To do this, the train has carved tracks out of the very stuff of the mountainside and to make its’ ascent it zig-zags its’ way across the slope, reversing on itself at the end of each section to make the next climb.
This takes time. The flight from city to city takes 50 minutes, the drive five hours, and the train a stately four days to reach its destination. But to dismiss such a journey based on time alone would be to miss out on some astonishing views as the lush, equatorial rainforest that bursts from the coast gradually dissolves into green rolling hills, which in turn give way to purple, jagged mountain tops.
And what a train! We are not talking about some creaking metal worm in whose innards you perch uncomfortably on plastic seats, sipping bad coffee from a polystyrene cup and nibbling a dried, curled egg sandwich. No in this train the stately Victorian carriages are made of the finest carved wood, dripping with luxury and excess. The sound is deadened by the rich, deep carpets and the thick bound curtains whilst tea is served from the finest silverware and china.
All this, and the gentle incline allows the traveller by train to reach the top energised and ready to explore the city, whilst his counterpart alighting an airplane clutches his throat and collapses, vainly clawing the sky as he gasps for oxygen from the thin, mountain air….
I wonder, if we asked these two men as one draws a satisfied breath and takes in the view, and the other takes panicked gasps for oxygen as he drops to his knees, how many words from the list at the start of this story they might recall. One no doubt will breeze through as he gently takes satisfied sips of air whilst the other will stare at you confused, pre-occupied perhaps with the one single dominating thought of his continued survival. I won’t spoil the surprise by telling you which is which.
A man I know, let’s call him Ted, recently made such a trip, which as you can probably guess is why I’m able to wax so lyrically about this little-known attraction. True to form, the gentle ascent meant he positively leaped from the train, ready to explore the beautiful city it took him to backpack on his back, camera at the ready. Eagerly Ted strode forward, and out of the station. Here he paused, taking in the extended views of rooftops vanishing into the distance; the crystal clear air making the distant buildings look like a quilt of Lego, or an over-zealous domino track made by a particularly enthusiastic nine year old.
And then, with but a cursory glance to those asphyxiating at the airport, Ted set off. And immediately into a local man coming the other way, who spilled hot coffee all over our hero’s shirt, trousers and rucksack. Luckily the local was not annoyed, more troubled in fact by the mess he’d made of Ted.
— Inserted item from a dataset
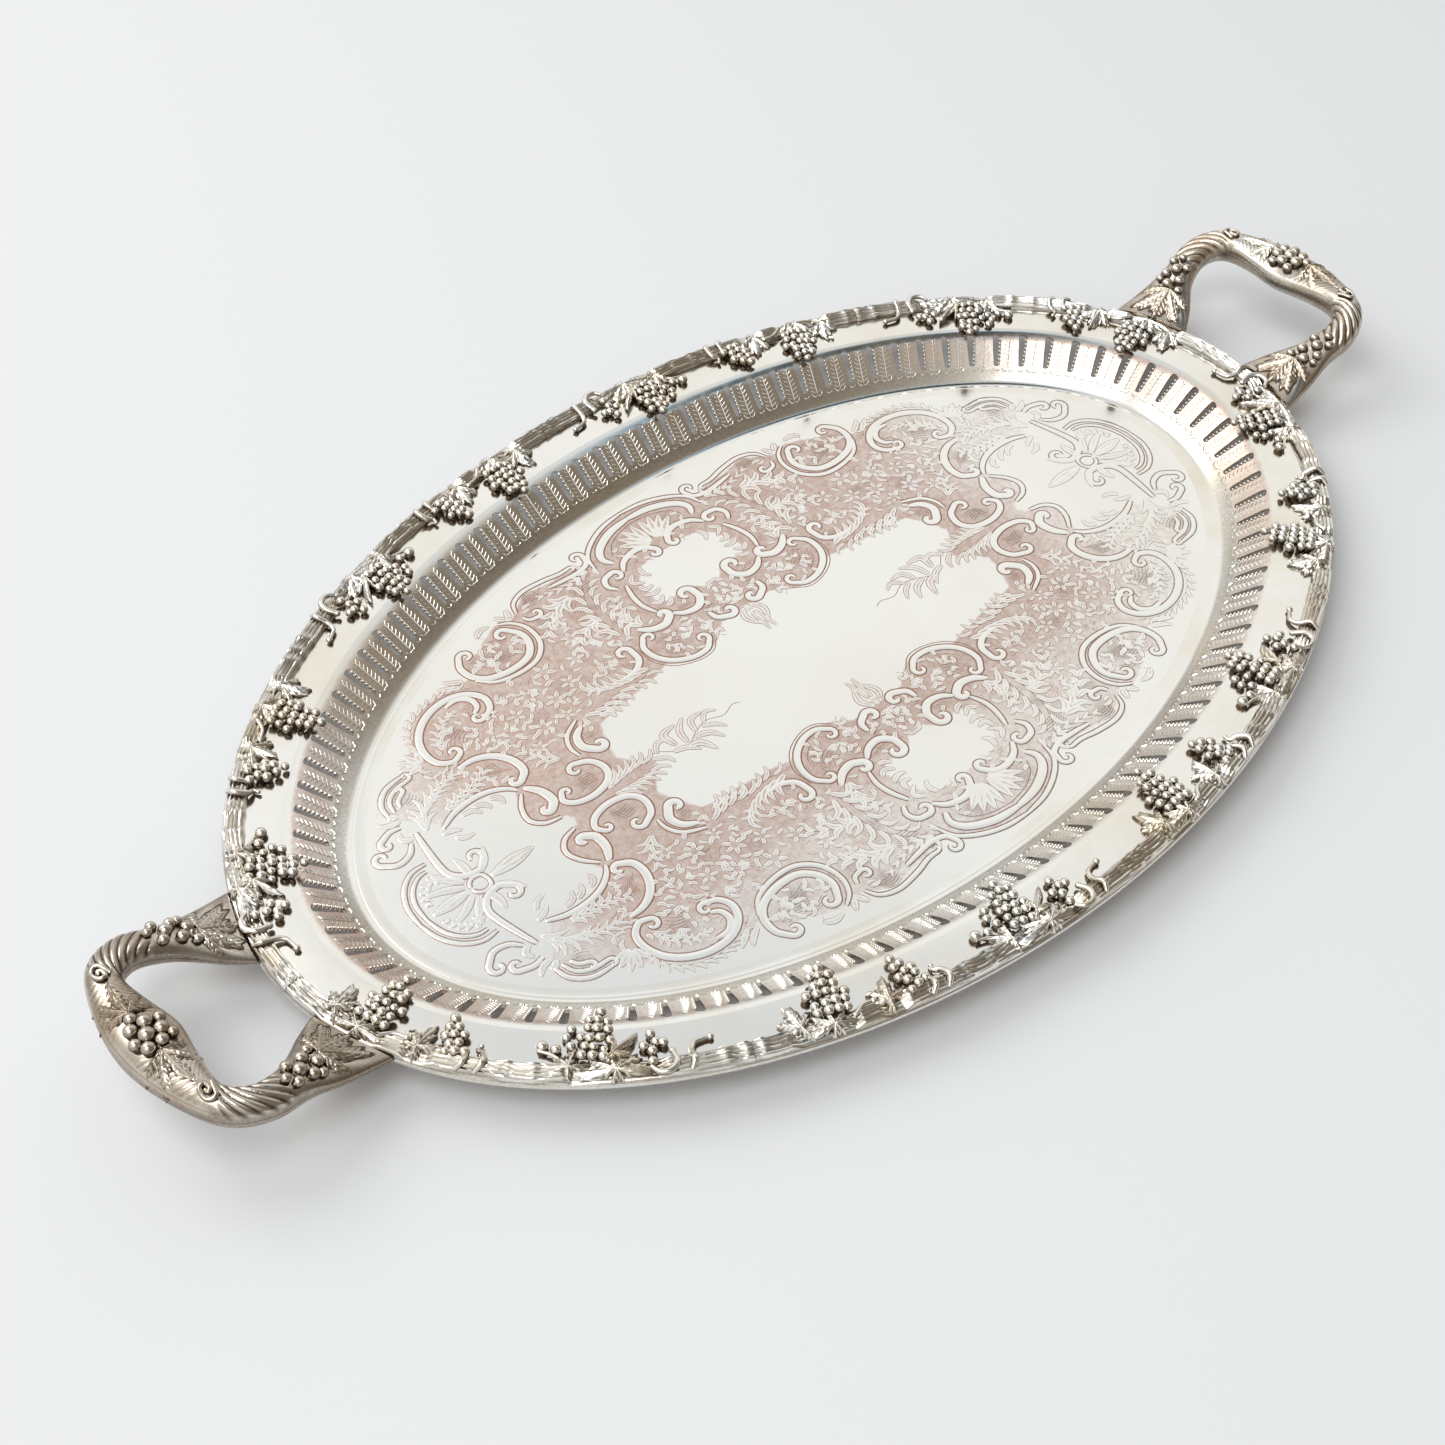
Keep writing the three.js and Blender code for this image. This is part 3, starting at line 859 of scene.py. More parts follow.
# ---- engraved field ----
FIELD_MIDDLE = 0.12
FIELD_RINGS = 150
GROUND_COPPER = 0.6


def field_plate():
    """The flat field as rings of its outline, down to a plain middle."""
    shape = Shape()
    around = sheet_angles()
    edge = np.stack(inset_xy(around, FIELD_JOIN), -1)
    shares = np.linspace(FIELD_MIDDLE, 1, FIELD_RINGS)
    flat = (shares[:, None, None] * edge).reshape(-1, 2)
    shown = worn_ground(flat)
    wear = copper_wear(flat[:, 0], flat[:, 1])
    top = np.hstack([flat, np.full((len(flat), 1), SHEET)])
    ring = np.hstack([edge, np.zeros((len(edge), 1))])
    points = np.vstack([top, ring, [[0, 0, SHEET], [0, 0, 0]]])
    skin = ring_faces(FIELD_RINGS + 1, len(around))
    first = np.arange(len(around))
    after = np.roll(first, -1)
    upper_fan = fan_faces(len(points) - 2, first, after)
    lower_fan = fan_faces(len(points) - 1, after + len(top), first + len(top))
    rest = np.zeros(len(ring) + 2)
    tarnish = np.append(shown * (0.34 - 0.16 * wear + 0.3 * np.minimum(hollow_tarnish(flat), 1)), rest)
    copper = np.append(shown * wear * GROUND_COPPER, rest)
    shape.add(points, [skin, upper_fan, lower_fan], tarnish, copper)
    return shape.make("field_plate", 60)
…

He began to help, padding with a hankie as Ted tried to deal with the hot coffee on his shirt and trousers, the fear his camera could be ruined, and this man industriously patting at his clothing. It was at this point that another man arrived on the scene, equally concerned, and began helping Ted off with his rucksack as the coffee was seeping into the pockets, and running down Ted’s back. Off came the rucksack, which the man then appeared to drop on the ground by mistake. Another man appeared, picked up the rucksack, and in the blink of an eye all three dissolved into the crowd.
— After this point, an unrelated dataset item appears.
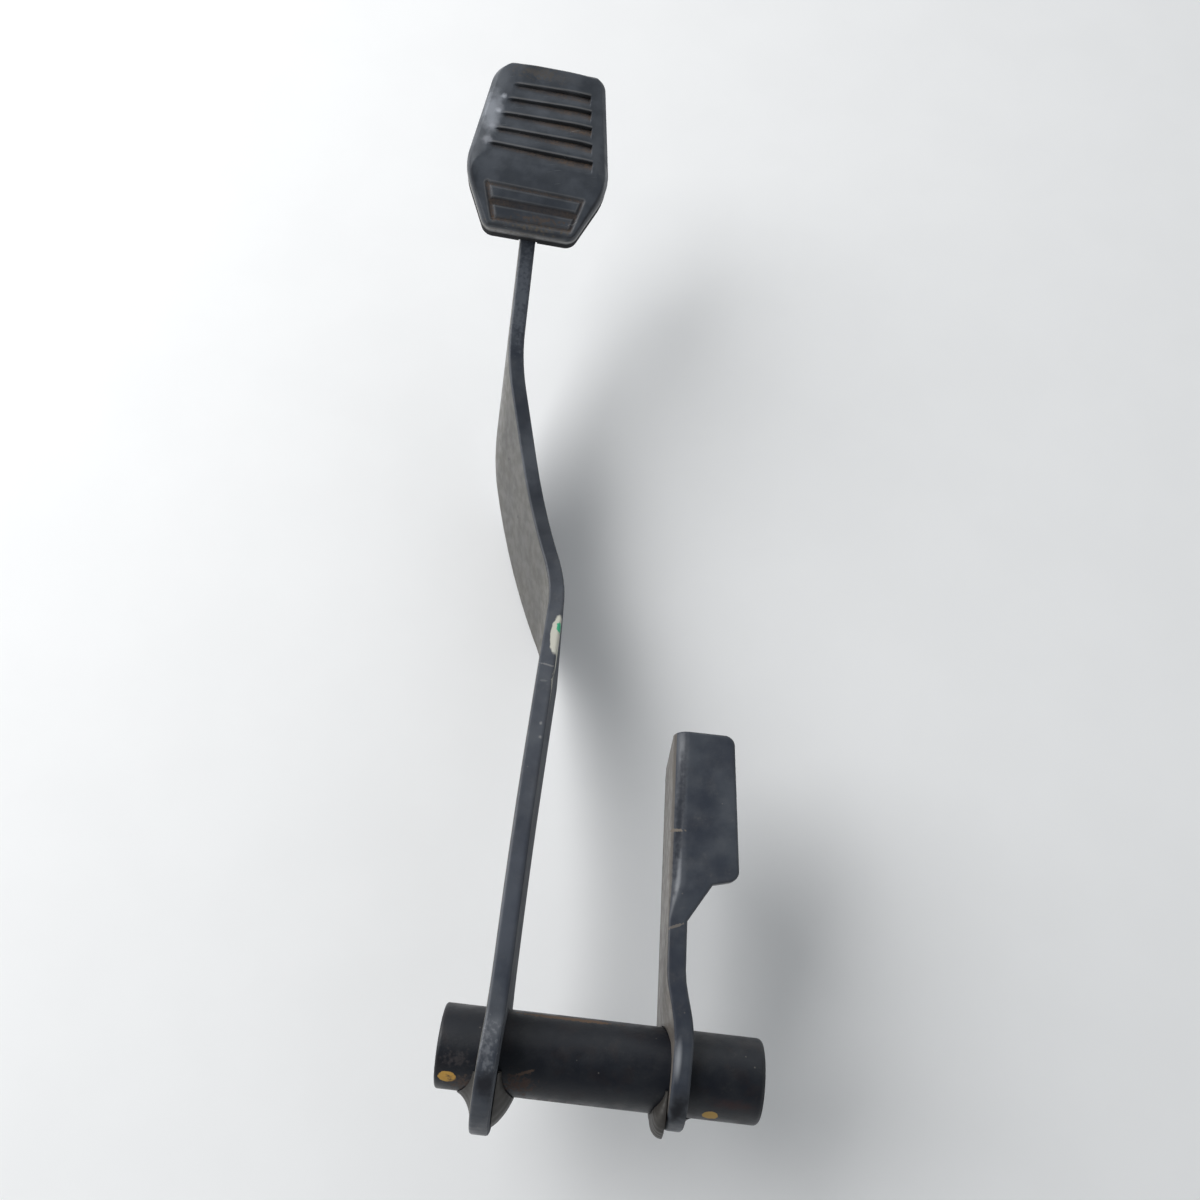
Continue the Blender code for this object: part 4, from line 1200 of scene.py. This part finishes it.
ARM_LEAN = math.tan(math.radians(2.2))
WELD_BEADS = (
    WeldBead("arm_weld_left", -36.2, -1, 6.0, 1.50, 0.36, 1.30, 3.30, ARM_LEAN),
    WeldBead("arm_weld_right", -30.2, 1, 5.6, 1.60, 0.58, 1.25, 3.30, ARM_LEAN),
    WeldBead("lever_weld_left", 21.3, -1, 4.2, 1.50, 0.74, 1.25, 2.60),
    WeldBead("lever_weld_right", 27.3, 1, 3.8, 1.00, 0.36, 1.90, 2.80),
)


@dataclass
class Pedal:
    """The whole pedal: the frame's own solids with their finishes, and the pieces that stand for some."""

    nodes: dict[str, bpy.types.Object]

    def dress_all(self) -> None:
        """Give every solid its finish."""
        for finish, names in FINISHES:
            material = finish.build()
            for name in names:
                dress(self.nodes[name], material)
                LOG.info("%s wears %s", name, material.name)

    def build_cover(self) -> None:
        """Model the rubber cover in place of its solid."""
        cover = PadCover().build(RubberFinish(marks=RUBBER_MARKS).build())
        self._stand_for(cover, "pad_rubber")

    def build_tube(self) -> None:
        """Model the cross tube and its four weld beads in place of their solids."""
        tube = TubeShell().build(bpy.data.materials["painted_tube"])
        self._stand_for(tube, "cross_tube")
        for bead in WELD_BEADS:
            self._stand_for(bead.build(bpy.data.materials["painted_weld"]), bead.node)

    def _stand_for(self, piece: bpy.types.Object, node: str) -> None:
        """Let a piece ride on the pedal in place of a solid.

        Args:
            piece: The finished piece.
            node: The solid's node.
        """
        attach(piece, "pedal")
        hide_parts(node)
        LOG.info("%s has %d faces and stands for %s", piece.name, len(piece.data.polygons), node)


@dataclass
class Studio:
    """A pale sheet and sky, a soft key light from the left, a weak fill from the far end, and the camera."""

    sheet_size: float = 8.0
    sheet_gap: float = 0.0004
    sheet_cells: int = 8
    lamps: tuple[tuple[str, Triple, float, float], ...] = (
        ("key", (-1.05, 0.50, 0.80), 1.2, 19.0),
        ("fill", (0.35, 1.60, 0.90), 1.4, 2.5),
    )
    aim: Triple = (-0.03, 0.16, 0.0)
    lens: float = 33.0
    sensor: float = 36.0
    nearest: float = 0.01
    place: Triple = (-0.01137, 0.01752, 0.37559)
    right: Triple = (0.99371, 0.10916, 0.02500)
    up: Triple = (-0.11111, 0.93324, 0.34164)
    sky_colour: Triple = (0.93, 0.97, 1.0)
    dim_way: Triple = (0.0, -0.24, 0.97)
    dim_step: Span = (0.35, 0.97)
    sky_side: float = 0.66
    sky_top: float = 0.14

    def build(self) -> None:
        """Add the sheet, the lights and the camera."""
        self._sheet()
        self._sky()
        for lamp in self.lamps:
            self._lamp(*lamp)
        self._camera()

    def _sheet(self) -> None:
        """Lay the sheet under the pedal."""
        deselect()
        bpy.ops.mesh.primitive_grid_add(x_subdivisions=self.sheet_cells, y_subdivisions=self.sheet_cells,
                                        size=self.sheet_size,
                                        location=(0.0, 0.0, CAD_BOX[0].z - self.sheet_gap))
        sheet = bpy.context.object
        sheet.name = "studio_sheet"
        dress(sheet, FloorFinish().build())

    def _sky(self) -> None:
        """A pale world, dimmer overhead where the photographer stood."""
        world = bpy.data.worlds.new("studio")
        bpy.context.scene.world = world
        world.use_nodes = True
        nodes = Nodes(world.node_tree)
        toward = nodes.dot(nodes.add("ShaderNodeTexCoord", {}, "Generated"), self.dim_way)
        background = nodes.tree.nodes["Background"].inputs
        nodes.feed(background["Color"], self.sky_colour)
        nodes.feed(background["Strength"], nodes.span(toward, *self.dim_step, self.sky_side, self.sky_top))

    def _lamp(self, name: str, place: Triple, size: float, power: float) -> None:
        """Add a square soft light that points at the pedal.

        Args:
            name: Its name.
            place: Its place in metres.
            size: Its side in metres.
            power: Its power in watts.
        """
        light = bpy.data.lights.new(name, "AREA")
        light.shape, light.size, light.energy = "SQUARE", size, power
        lamp = bpy.data.objects.new(name, light)
        lamp.location = place
        lamp.rotation_euler = (Vector(self.aim) - Vector(place)).to_track_quat("-Z", "Y").to_euler()
        bpy.context.scene.collection.objects.link(lamp)

    def _camera(self) -> None:
        """Set the camera where the photograph was taken."""
        view = bpy.data.cameras.new("camera")
        view.lens, view.sensor_width, view.clip_start = self.lens, self.sensor, self.nearest
        camera = bpy.data.objects.new("camera", view)
        right = Vector(self.right).normalized()
        up = (Vector(self.up) - right * right.dot(Vector(self.up))).normalized()
        turn = Matrix((right, up, right.cross(up))).transposed()
        camera.matrix_world = Matrix.Translation(Vector(self.place)) @ turn.to_4x4()
        bpy.context.scene.collection.objects.link(camera)
        bpy.context.scene.camera = camera


def main() -> None:
    """Build the pedal's pieces and the studio, and report each."""
    logging.basicConfig(level=logging.INFO, format="%(message)s")
    bpy.context.scene.view_settings.view_transform = "Standard"
    pedal = Pedal(frame["nodes"])
    pedal.dress_all()
    pedal.build_cover()
    pedal.build_tube()
    Studio().build()


if __name__ == "__main__":
    main()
And Ted was left alone, dazed, and with the growing realisation that he had just been mugged.
Speaking about it afterwards, he told me his strongest memory was just how good the four people who did it were. There was no noise, no violence, no force – just a well rehearsed set of actions that left him on the ground without his rucksack.
“By the time I was off my knees, they had gone. I still have no idea where they went. The hotel doorman saw nothing. There were people in the street but nobody reacted. Everything was normal and quiet, apart from the fact that I was standing on the pavement, without my rucksack and with no idea where it was and these people had gone.”
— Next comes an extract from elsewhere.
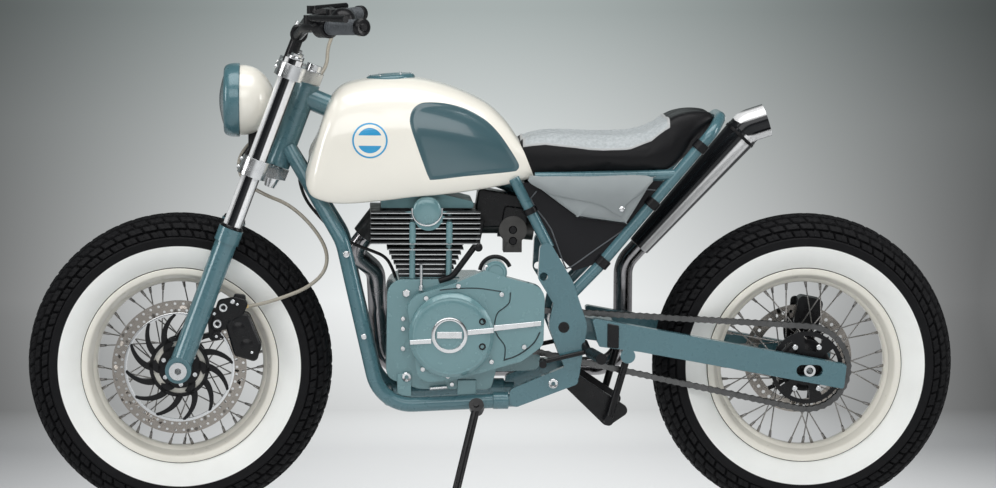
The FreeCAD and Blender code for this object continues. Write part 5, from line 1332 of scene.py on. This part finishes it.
class MOTO_OT_engine(Operator):
    """Crankcase, covers with their screws and trim, finned barrel and head, carburettor."""
    bl_idname = "moto.engine"
    bl_label = "Engine"

    def execute(self, context):
        dressed("engine_case", "cast_teal", 2.5)
        dressed("clutch_cover", "cast_teal", 3.0)
        dressed("carburettor", "dark_metal", 1.5)
        paint_node("front_sprocket", "dark_metal")
        dressed("cylinder_barrel", "fin_black", 0.6, masks={"cover": lambda p: p[:, 2] * 0 - 9})
        dressed("cylinder_head", "fin_black", 0.6, masks={"cover": head_cover})
        bands = fin_bands(676, 7, 118, 100, 0) + fin_bands(596, 6, 82, 88, 0.06)
        piece("fin_edges", bands, "silver", "chassis")
        studs = [rod([x, y, 524], [x, y, 668], 6.5, None, 1.5, 20) for x in (502, 581) for y in (-82, 82)]
        studs += [rod([x, -101, 602], [x, -101, 650], 7, None, 3, 20) for x in (502, 581)]
        piece("stud_columns", studs, "cast_teal", "chassis")
        dome = smooth_line([(31, -6), (31, 0), (29, 4), (24, 7), (14, 9), (0, 9.6)], 4)
        piece("plug_dome", [spun(dome, [533, -106, 674], -Y, 64)], "cast_teal", "chassis", angle=50)
        rim = [[533 + 32 * math.cos(a), -107.5, 674 + 32 * math.sin(a)]
               for a in np.radians(np.arange(-190, 11, 8))]
        piece("dome_ring", [tube(rim, 2.4, 12)], "silver", "chassis", angle=60)
        route = [[652, -78, 650], [640, -88, 600], [588, -92, 530], [560, -88, 520]]
        piece("oil_pipe", tube(bent_line(route, 30), 6.5, 20), "black", "chassis", angle=50)
        arch = [[680 + 33 * math.cos(a), -104, 542 + 33 * math.sin(a)]
                for a in np.radians(np.arange(20, 175, 9))]
        piece("starter_strap", [tube(arch, 4.5, 12)], "black", "chassis", angle=60)
        cap = spun([(0, 3), (16, 3), (18, 5), (21, 5), (23, 2), (23, -3), (0, -3)], [680, -119, 542], -Y, 48)
        piece("starter_cap", [cap], "cast_teal", "chassis")
        self.left_cover()
        self.inlet()
        return {"FINISHED"}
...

I should mention here that Ted’s not your average holiday-maker. He’s a seasoned traveller who has seen half the globe over the years; he’s a martial artist of 20 years experience, and he’s an ex-professional rugby player. And all that was for nought because of seven little things.
Seven little things. Spilled coffee. Wet clothes. Wet rucksack. Apologising, fussing man. Second, fussing man. Dropped rucksack. Third man.
The human brain, constantly exposed to thousands of points of stimulus every second of every day, is actually only able to process and retain at any one time, seven simple things. That’s why you could only remember about that many from the list of objects at the beginning; it’s also why it takes three men twenty seconds to relieve a world-wise, very experienced traveller of a rucksack that was securely attached to his back, and vanish.